EXERCISE INPUT:
━━━━━━━━━━━━━━━━━━━━━━━━━━━━━━
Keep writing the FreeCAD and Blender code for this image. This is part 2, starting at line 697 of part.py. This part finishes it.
━━━━━━━━━━━━━━━━━━━━━━━━━━━━━━
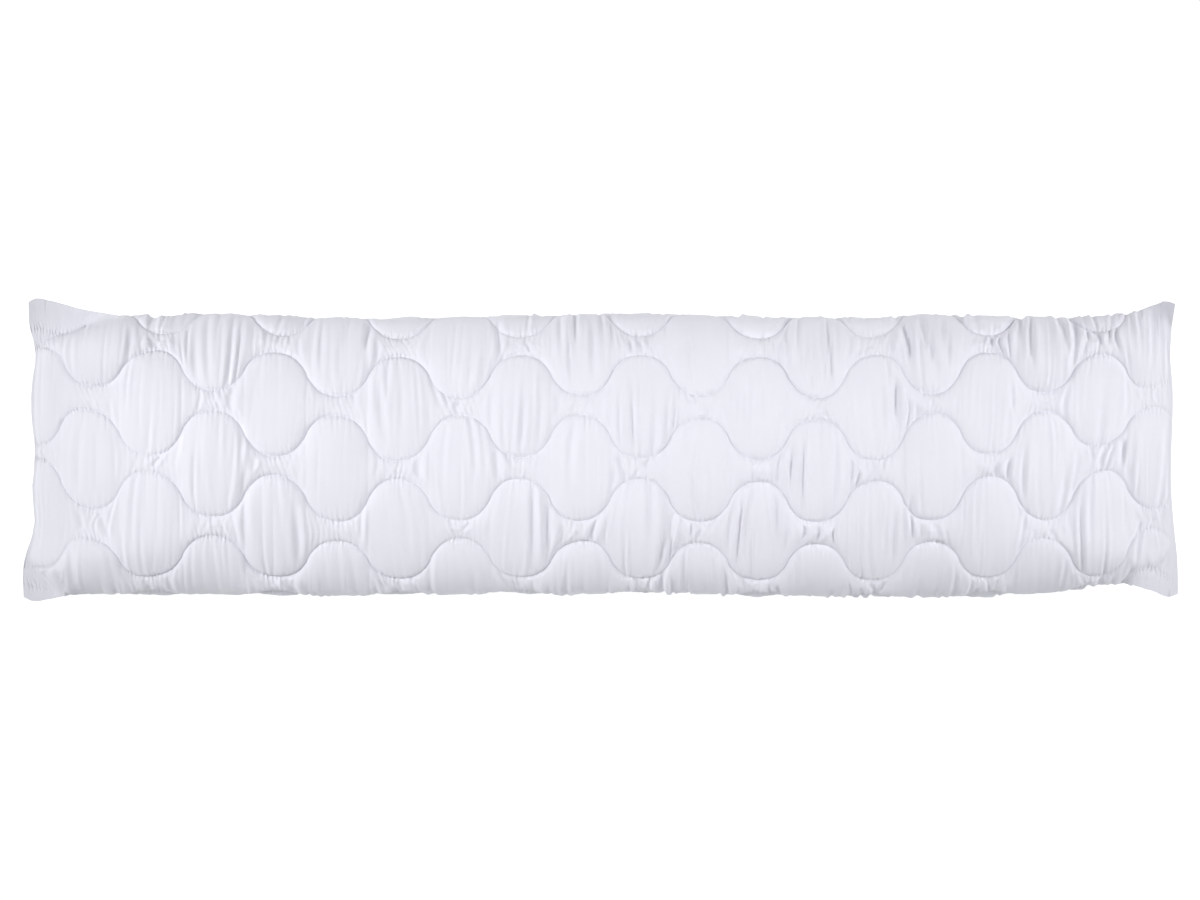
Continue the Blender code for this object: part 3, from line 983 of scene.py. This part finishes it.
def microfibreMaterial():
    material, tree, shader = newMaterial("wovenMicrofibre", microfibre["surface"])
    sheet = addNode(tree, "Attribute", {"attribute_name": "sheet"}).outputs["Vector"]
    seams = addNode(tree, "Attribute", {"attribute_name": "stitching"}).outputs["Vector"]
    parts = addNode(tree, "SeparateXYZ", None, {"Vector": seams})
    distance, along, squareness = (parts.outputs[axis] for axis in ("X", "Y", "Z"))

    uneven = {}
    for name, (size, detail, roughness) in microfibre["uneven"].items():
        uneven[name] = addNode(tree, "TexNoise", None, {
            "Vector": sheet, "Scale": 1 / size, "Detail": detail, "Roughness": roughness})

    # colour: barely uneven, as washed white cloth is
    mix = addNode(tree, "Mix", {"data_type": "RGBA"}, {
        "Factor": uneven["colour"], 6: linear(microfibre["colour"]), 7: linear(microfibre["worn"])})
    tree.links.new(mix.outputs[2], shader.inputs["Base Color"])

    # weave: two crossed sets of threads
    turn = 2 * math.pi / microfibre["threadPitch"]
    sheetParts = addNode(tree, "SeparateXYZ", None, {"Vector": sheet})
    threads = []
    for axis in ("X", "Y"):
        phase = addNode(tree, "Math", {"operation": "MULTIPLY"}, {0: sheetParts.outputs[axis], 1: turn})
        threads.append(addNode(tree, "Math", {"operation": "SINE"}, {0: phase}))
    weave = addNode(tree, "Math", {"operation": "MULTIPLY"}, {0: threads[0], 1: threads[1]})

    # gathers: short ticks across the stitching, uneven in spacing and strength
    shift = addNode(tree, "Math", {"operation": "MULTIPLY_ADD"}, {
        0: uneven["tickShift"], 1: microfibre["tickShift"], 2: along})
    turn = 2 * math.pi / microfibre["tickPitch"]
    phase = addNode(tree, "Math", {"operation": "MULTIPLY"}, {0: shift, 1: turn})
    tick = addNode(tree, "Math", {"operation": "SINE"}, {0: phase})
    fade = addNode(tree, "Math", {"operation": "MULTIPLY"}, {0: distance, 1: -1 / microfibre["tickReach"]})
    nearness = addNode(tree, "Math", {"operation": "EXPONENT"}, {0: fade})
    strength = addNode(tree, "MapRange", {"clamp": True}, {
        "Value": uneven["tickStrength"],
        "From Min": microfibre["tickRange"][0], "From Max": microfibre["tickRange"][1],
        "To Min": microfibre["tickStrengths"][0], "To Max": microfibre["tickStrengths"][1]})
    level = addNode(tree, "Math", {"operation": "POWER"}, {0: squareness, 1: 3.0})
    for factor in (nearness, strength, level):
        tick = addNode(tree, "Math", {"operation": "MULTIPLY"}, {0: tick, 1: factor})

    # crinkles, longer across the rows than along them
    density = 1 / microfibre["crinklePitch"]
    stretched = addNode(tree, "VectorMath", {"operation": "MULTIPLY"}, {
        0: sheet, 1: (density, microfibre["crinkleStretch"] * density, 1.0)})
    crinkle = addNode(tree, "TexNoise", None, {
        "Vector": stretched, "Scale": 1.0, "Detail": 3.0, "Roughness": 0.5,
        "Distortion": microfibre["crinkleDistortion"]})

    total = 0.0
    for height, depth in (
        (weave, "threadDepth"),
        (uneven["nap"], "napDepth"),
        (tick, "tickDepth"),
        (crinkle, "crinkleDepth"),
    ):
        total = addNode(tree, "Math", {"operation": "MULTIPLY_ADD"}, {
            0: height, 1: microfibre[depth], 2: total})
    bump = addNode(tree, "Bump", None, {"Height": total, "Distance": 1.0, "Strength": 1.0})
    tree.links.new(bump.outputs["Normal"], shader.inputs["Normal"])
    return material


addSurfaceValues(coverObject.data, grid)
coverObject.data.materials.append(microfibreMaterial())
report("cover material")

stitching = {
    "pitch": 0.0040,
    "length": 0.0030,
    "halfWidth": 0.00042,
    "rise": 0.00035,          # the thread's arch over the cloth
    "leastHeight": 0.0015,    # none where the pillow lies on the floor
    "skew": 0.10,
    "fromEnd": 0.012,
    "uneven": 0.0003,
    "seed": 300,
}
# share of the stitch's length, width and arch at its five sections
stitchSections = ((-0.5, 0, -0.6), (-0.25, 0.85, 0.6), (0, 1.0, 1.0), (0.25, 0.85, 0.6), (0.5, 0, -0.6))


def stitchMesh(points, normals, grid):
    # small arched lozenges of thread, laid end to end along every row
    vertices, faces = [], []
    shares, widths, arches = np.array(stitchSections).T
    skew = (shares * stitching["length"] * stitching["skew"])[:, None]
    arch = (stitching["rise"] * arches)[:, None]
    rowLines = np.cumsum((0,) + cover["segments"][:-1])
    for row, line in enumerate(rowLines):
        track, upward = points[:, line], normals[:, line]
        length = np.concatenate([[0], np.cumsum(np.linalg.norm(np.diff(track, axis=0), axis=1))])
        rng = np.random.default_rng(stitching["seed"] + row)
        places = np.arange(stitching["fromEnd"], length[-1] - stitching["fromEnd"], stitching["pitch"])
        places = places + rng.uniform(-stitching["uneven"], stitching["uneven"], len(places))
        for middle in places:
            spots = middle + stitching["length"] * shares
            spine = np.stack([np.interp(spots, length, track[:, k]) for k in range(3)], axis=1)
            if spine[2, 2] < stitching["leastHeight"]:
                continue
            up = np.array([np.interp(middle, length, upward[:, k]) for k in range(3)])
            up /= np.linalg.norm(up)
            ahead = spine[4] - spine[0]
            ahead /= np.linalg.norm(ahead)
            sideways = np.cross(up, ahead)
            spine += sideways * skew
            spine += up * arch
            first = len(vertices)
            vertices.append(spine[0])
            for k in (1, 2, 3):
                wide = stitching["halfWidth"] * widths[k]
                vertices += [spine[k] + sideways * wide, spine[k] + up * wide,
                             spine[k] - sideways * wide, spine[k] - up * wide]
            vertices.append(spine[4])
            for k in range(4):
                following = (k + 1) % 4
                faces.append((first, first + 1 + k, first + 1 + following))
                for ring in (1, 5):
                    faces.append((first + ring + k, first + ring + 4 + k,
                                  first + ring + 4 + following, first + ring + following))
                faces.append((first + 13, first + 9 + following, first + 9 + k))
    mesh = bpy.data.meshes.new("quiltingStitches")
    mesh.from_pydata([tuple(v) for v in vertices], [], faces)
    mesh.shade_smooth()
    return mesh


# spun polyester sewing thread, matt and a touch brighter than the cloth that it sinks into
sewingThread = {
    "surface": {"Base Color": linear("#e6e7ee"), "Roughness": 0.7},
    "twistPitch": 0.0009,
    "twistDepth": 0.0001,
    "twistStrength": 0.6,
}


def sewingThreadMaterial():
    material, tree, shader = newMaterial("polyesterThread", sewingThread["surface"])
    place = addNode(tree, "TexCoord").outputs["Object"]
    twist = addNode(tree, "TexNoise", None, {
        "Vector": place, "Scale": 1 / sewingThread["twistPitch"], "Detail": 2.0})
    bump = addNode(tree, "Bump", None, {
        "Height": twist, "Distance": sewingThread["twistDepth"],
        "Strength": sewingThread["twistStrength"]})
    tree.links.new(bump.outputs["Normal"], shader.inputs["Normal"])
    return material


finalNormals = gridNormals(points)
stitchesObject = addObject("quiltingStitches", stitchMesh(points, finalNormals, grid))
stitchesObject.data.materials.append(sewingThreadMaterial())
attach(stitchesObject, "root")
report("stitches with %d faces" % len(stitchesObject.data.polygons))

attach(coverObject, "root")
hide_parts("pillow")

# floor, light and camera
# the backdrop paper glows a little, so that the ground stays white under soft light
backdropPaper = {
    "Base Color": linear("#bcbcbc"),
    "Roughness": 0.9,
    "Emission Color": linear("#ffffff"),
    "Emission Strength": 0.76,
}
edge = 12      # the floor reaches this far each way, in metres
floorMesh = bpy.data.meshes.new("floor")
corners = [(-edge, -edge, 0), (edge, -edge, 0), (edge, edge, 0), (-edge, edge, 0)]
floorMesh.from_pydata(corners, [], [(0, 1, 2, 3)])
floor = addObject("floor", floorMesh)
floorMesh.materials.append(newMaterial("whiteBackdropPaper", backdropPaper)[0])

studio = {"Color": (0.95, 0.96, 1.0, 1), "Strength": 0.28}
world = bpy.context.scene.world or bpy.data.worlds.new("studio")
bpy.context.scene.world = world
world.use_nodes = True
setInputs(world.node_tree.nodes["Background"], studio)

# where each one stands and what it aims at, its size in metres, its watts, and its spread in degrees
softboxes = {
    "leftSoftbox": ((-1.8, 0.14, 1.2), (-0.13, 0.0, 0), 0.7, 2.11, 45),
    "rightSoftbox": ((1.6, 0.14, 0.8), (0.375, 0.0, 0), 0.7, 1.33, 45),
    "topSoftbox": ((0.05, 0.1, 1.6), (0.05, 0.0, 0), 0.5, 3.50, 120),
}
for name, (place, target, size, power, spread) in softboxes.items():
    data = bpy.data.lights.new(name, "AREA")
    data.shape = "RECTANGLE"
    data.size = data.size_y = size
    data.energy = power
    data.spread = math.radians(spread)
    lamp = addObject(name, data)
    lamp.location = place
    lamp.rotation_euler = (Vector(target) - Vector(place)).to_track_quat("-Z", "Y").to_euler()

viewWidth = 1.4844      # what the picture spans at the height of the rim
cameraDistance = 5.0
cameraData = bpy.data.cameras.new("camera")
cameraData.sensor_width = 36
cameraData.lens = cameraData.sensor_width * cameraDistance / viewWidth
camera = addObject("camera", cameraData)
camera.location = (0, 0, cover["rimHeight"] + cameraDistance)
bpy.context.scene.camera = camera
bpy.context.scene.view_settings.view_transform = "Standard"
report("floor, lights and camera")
━━━━━━━━━━━━━━━━━━━━━━━━━━━━━━
OBJECTIVE:
Give back, word for word, only the lines above from the line holding "Continue the Blender" to the line holding "distance, along, squareness", both included.

REPLY TO THE EXERCISE:
Continue the Blender code for this object: part 3, from line 983 of scene.py. This part finishes it.
def microfibreMaterial():
    material, tree, shader = newMaterial("wovenMicrofibre", microfibre["surface"])
    sheet = addNode(tree, "Attribute", {"attribute_name": "sheet"}).outputs["Vector"]
    seams = addNode(tree, "Attribute", {"attribute_name": "stitching"}).outputs["Vector"]
    parts = addNode(tree, "SeparateXYZ", None, {"Vector": seams})
    distance, along, squareness = (parts.outputs[axis] for axis in ("X", "Y", "Z"))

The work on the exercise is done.